| Instructions for the task |
Please copy the lines below exactly, from the first one through the line showing "import math".
:::
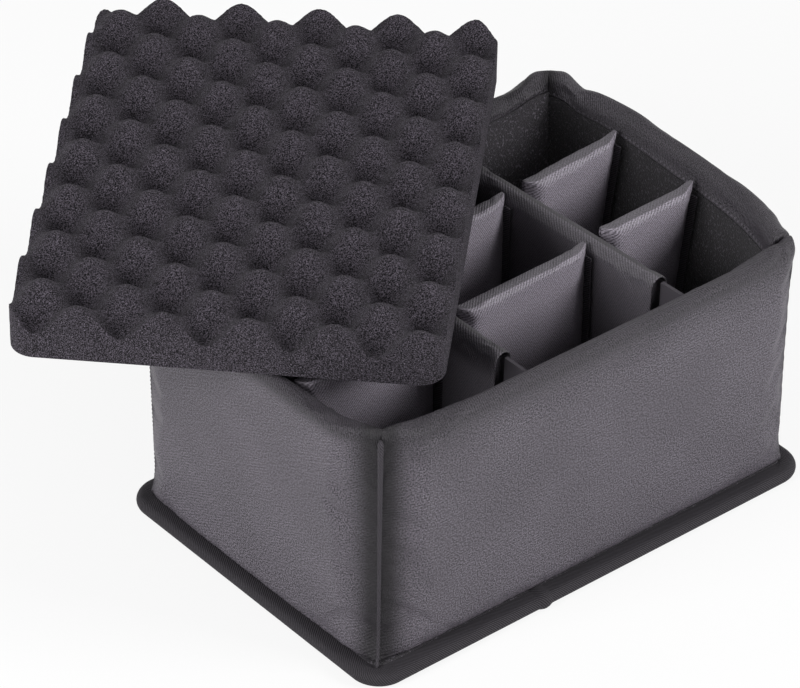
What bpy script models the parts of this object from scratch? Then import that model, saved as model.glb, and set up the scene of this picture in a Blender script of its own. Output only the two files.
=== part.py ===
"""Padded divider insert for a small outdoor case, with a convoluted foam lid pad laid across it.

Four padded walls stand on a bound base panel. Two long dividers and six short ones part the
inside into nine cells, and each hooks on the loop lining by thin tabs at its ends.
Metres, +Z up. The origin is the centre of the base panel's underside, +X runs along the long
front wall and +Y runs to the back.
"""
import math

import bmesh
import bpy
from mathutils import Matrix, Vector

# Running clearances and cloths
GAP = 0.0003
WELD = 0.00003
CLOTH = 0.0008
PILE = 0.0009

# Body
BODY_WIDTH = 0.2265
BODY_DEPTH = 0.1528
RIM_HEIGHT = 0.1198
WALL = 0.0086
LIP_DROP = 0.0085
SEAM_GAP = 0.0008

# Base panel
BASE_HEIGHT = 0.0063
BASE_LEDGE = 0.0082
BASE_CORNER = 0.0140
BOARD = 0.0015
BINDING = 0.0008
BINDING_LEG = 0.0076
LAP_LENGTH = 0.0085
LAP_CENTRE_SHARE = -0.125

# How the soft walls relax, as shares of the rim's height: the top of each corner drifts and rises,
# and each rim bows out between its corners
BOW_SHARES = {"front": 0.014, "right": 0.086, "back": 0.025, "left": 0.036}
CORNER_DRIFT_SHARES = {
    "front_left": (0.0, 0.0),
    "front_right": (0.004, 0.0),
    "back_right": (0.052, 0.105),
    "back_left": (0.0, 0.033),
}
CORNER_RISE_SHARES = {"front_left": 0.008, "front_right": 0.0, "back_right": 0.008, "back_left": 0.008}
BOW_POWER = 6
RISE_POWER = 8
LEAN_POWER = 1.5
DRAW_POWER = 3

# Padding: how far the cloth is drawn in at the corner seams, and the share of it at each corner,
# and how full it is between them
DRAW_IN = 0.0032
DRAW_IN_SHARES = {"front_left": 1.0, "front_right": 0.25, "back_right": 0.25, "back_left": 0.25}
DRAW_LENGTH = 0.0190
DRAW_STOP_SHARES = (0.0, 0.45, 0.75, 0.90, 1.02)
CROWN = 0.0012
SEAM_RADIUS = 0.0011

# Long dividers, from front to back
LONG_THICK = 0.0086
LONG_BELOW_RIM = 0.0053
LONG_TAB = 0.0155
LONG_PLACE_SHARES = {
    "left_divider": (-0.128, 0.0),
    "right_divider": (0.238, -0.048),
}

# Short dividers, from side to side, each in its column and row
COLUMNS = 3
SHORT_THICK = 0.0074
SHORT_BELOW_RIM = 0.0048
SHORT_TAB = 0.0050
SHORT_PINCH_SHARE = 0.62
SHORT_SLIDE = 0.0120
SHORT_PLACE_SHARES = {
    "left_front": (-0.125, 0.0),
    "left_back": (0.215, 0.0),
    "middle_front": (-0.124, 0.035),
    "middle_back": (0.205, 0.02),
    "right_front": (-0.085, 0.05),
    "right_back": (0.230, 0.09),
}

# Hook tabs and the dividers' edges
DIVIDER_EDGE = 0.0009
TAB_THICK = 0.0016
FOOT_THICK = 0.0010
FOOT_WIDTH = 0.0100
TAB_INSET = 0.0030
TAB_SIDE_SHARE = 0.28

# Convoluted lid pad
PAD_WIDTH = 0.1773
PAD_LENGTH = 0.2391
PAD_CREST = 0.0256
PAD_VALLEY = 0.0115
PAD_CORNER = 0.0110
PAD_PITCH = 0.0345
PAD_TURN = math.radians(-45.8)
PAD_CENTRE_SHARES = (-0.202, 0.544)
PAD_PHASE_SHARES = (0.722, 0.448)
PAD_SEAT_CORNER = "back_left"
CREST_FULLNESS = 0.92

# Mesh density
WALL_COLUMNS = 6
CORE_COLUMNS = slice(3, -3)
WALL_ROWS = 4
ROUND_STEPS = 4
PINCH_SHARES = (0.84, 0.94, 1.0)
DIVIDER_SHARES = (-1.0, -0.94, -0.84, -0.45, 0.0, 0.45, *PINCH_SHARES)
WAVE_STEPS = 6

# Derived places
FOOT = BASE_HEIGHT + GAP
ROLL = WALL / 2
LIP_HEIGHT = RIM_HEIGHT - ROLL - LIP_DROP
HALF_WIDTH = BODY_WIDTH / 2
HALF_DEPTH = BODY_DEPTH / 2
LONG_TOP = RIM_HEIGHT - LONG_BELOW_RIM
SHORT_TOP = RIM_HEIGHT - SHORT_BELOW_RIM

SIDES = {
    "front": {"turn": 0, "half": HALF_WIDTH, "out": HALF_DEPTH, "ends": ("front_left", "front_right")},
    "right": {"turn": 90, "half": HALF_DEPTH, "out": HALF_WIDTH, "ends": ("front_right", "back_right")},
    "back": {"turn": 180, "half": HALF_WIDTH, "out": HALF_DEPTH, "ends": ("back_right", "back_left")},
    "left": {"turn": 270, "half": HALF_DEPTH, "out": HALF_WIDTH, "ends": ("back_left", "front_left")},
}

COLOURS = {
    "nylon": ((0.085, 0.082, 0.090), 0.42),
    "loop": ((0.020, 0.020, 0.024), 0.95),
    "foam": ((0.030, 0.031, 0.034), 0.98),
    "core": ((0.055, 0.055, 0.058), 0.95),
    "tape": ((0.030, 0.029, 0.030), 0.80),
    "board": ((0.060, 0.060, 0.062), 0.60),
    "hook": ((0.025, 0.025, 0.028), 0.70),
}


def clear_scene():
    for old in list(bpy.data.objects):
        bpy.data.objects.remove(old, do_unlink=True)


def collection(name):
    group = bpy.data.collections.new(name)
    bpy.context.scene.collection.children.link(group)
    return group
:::
| Exercise solution |
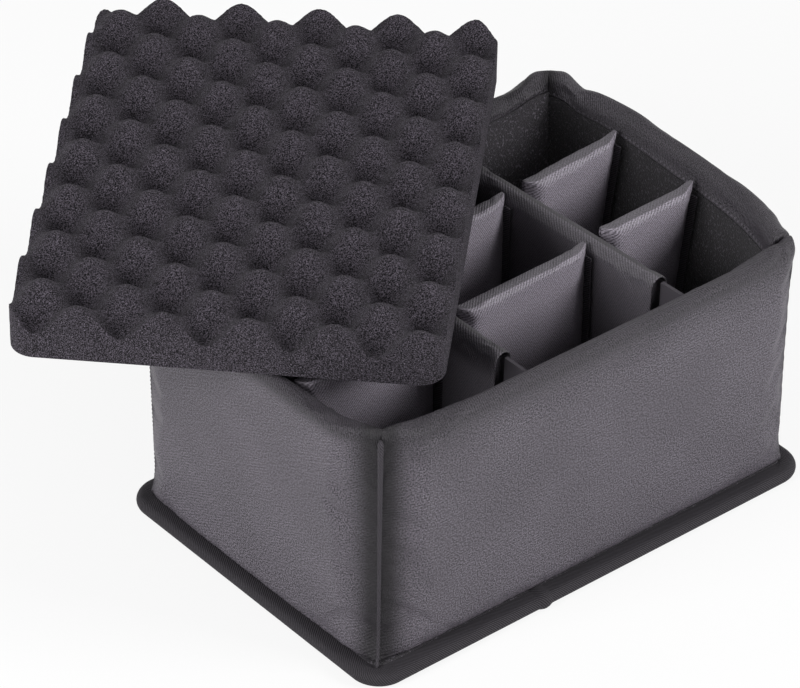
What bpy script models the parts of this object from scratch? Then import that model, saved as model.glb, and set up the scene of this picture in a Blender script of its own. Output only the two files.
=== part.py ===
"""Padded divider insert for a small outdoor case, with a convoluted foam lid pad laid across it.

Four padded walls stand on a bound base panel. Two long dividers and six short ones part the
inside into nine cells, and each hooks on the loop lining by thin tabs at its ends.
Metres, +Z up. The origin is the centre of the base panel's underside, +X runs along the long
front wall and +Y runs to the back.
"""
import math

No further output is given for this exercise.